>> Begin Data shown

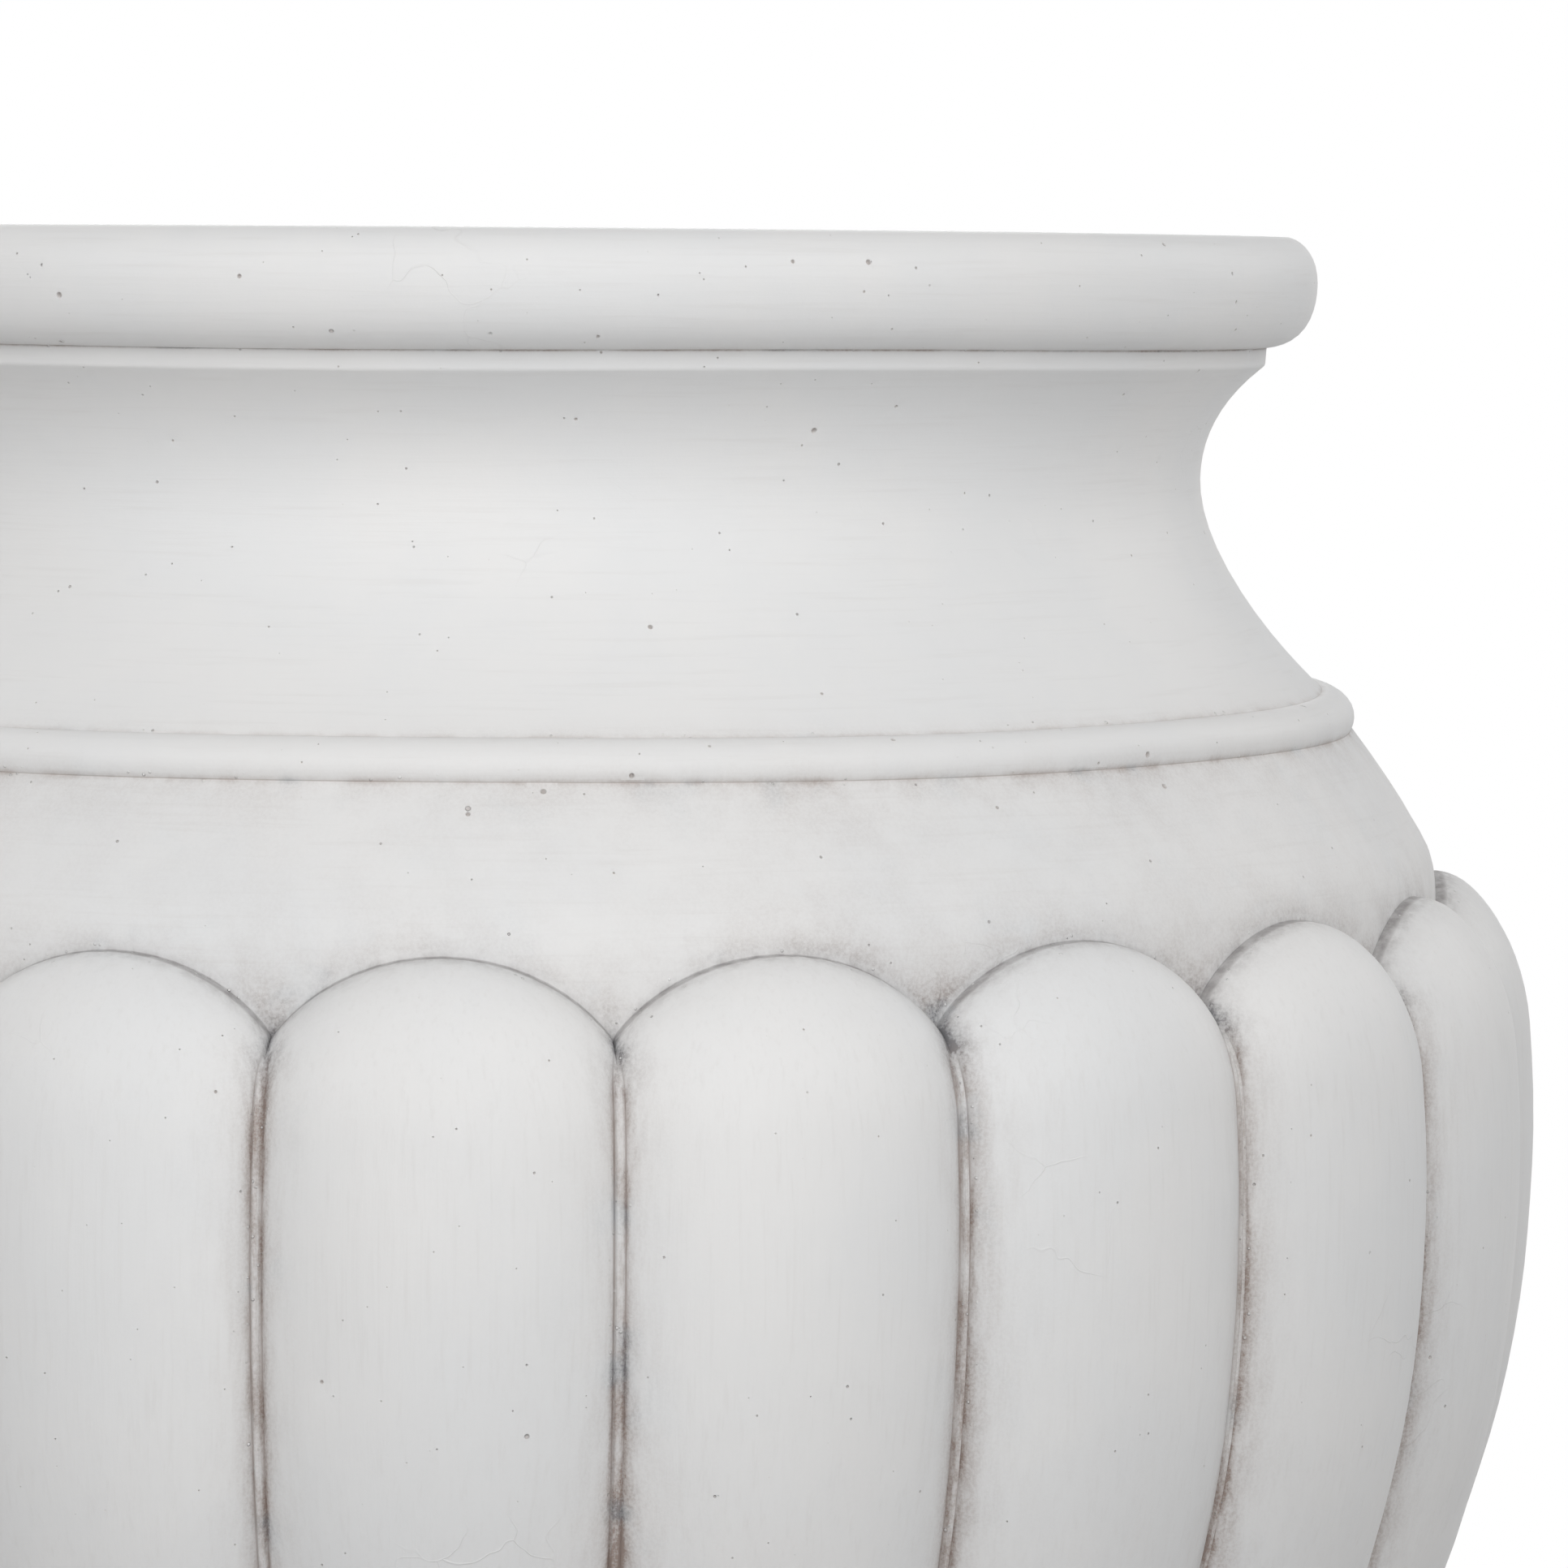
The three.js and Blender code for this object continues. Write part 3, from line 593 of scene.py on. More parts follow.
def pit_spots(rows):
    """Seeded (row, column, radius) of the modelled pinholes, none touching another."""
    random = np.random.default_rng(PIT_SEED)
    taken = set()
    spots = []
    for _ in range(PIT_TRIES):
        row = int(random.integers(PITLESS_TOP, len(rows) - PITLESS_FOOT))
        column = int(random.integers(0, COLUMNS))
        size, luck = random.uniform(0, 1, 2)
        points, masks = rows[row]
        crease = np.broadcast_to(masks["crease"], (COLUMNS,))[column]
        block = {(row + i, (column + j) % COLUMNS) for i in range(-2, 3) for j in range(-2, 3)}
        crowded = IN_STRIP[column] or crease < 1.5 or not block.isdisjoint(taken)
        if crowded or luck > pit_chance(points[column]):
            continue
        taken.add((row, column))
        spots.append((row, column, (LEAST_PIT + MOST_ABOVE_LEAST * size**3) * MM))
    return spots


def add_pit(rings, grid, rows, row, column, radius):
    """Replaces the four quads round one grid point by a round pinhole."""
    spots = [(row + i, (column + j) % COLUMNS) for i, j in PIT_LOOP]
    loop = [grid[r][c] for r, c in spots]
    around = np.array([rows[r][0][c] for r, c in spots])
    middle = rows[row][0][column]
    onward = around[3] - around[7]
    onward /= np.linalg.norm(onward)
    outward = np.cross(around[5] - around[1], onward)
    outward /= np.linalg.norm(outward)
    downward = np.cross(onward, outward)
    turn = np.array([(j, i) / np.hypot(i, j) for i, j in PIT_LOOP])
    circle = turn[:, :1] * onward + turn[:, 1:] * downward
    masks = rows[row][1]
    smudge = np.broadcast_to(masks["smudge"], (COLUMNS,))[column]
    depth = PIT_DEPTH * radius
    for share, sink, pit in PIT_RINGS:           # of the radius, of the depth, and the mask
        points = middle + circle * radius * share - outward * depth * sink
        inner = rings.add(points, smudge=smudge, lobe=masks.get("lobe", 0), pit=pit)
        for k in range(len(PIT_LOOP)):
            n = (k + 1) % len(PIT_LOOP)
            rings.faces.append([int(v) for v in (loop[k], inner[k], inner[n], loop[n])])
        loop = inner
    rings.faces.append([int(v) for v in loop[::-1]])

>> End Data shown

### Work instructions
Extract the full listing and reproduce each line exactly.

### Answer to the exercise
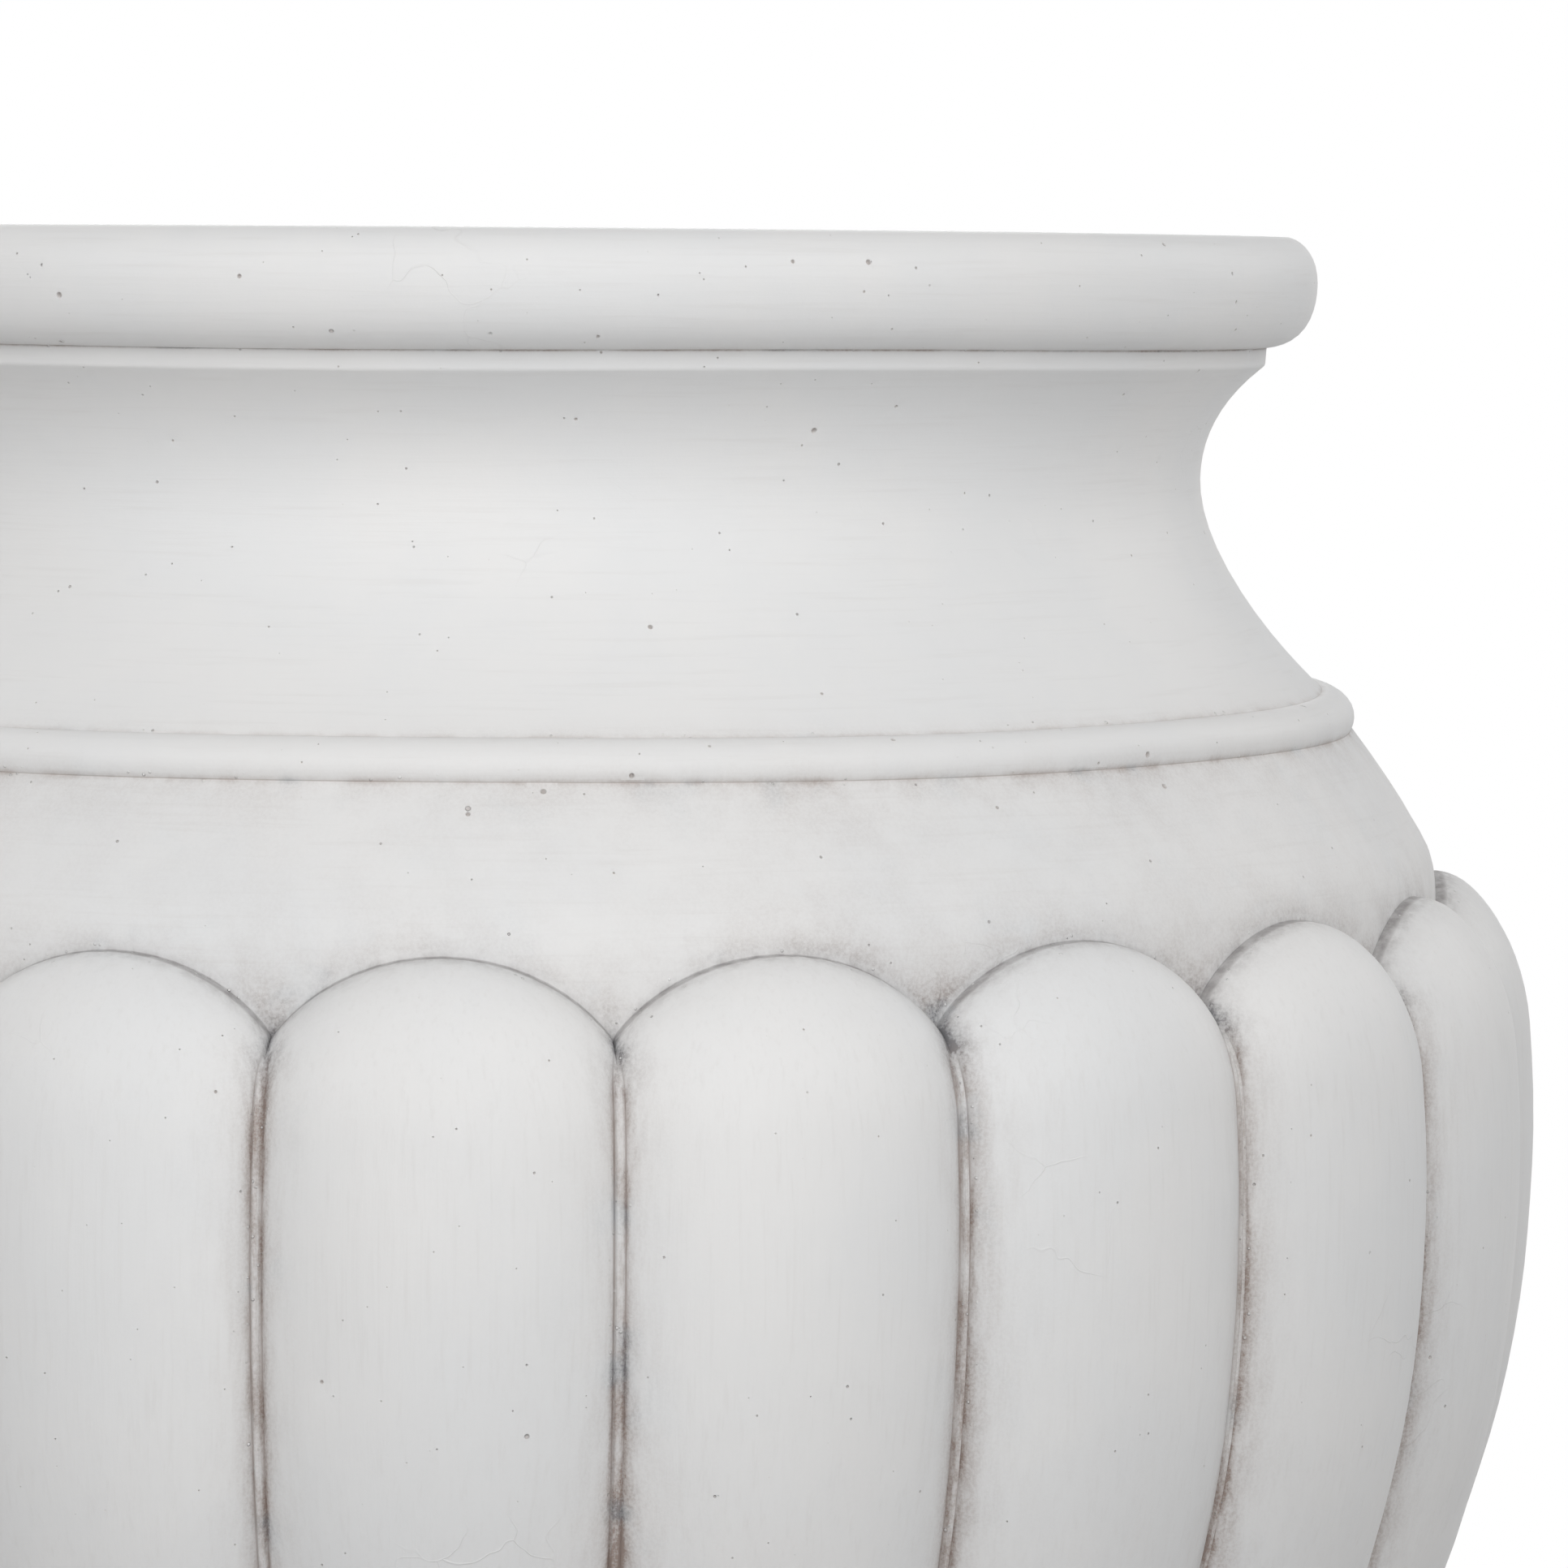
The three.js and Blender code for this object continues. Write part 3, from line 593 of scene.py on. More parts follow.
def pit_spots(rows):
    """Seeded (row, column, radius) of the modelled pinholes, none touching another."""
    random = np.random.default_rng(PIT_SEED)
    taken = set()
    spots = []
    for _ in range(PIT_TRIES):
        row = int(random.integers(PITLESS_TOP, len(rows) - PITLESS_FOOT))
        column = int(random.integers(0, COLUMNS))
        size, luck = random.uniform(0, 1, 2)
        points, masks = rows[row]
        crease = np.broadcast_to(masks["crease"], (COLUMNS,))[column]
        block = {(row + i, (column + j) % COLUMNS) for i in range(-2, 3) for j in range(-2, 3)}
        crowded = IN_STRIP[column] or crease < 1.5 or not block.isdisjoint(taken)
        if crowded or luck > pit_chance(points[column]):
            continue
        taken.add((row, column))
        spots.append((row, column, (LEAST_PIT + MOST_ABOVE_LEAST * size**3) * MM))
    return spots


def add_pit(rings, grid, rows, row, column, radius):
    """Replaces the four quads round one grid point by a round pinhole."""
    spots = [(row + i, (column + j) % COLUMNS) for i, j in PIT_LOOP]
    loop = [grid[r][c] for r, c in spots]
    around = np.array([rows[r][0][c] for r, c in spots])
    middle = rows[row][0][column]
    onward = around[3] - around[7]
    onward /= np.linalg.norm(onward)
    outward = np.cross(around[5] - around[1], onward)
    outward /= np.linalg.norm(outward)
    downward = np.cross(onward, outward)
    turn = np.array([(j, i) / np.hypot(i, j) for i, j in PIT_LOOP])
    circle = turn[:, :1] * onward + turn[:, 1:] * downward
    masks = rows[row][1]
    smudge = np.broadcast_to(masks["smudge"], (COLUMNS,))[column]
    depth = PIT_DEPTH * radius
    for share, sink, pit in PIT_RINGS:           # of the radius, of the depth, and the mask
        points = middle + circle * radius * share - outward * depth * sink
        inner = rings.add(points, smudge=smudge, lobe=masks.get("lobe", 0), pit=pit)
        for k in range(len(PIT_LOOP)):
            n = (k + 1) % len(PIT_LOOP)
            rings.faces.append([int(v) for v in (loop[k], inner[k], inner[n], loop[n])])
        loop = inner
    rings.faces.append([int(v) for v in loop[::-1]])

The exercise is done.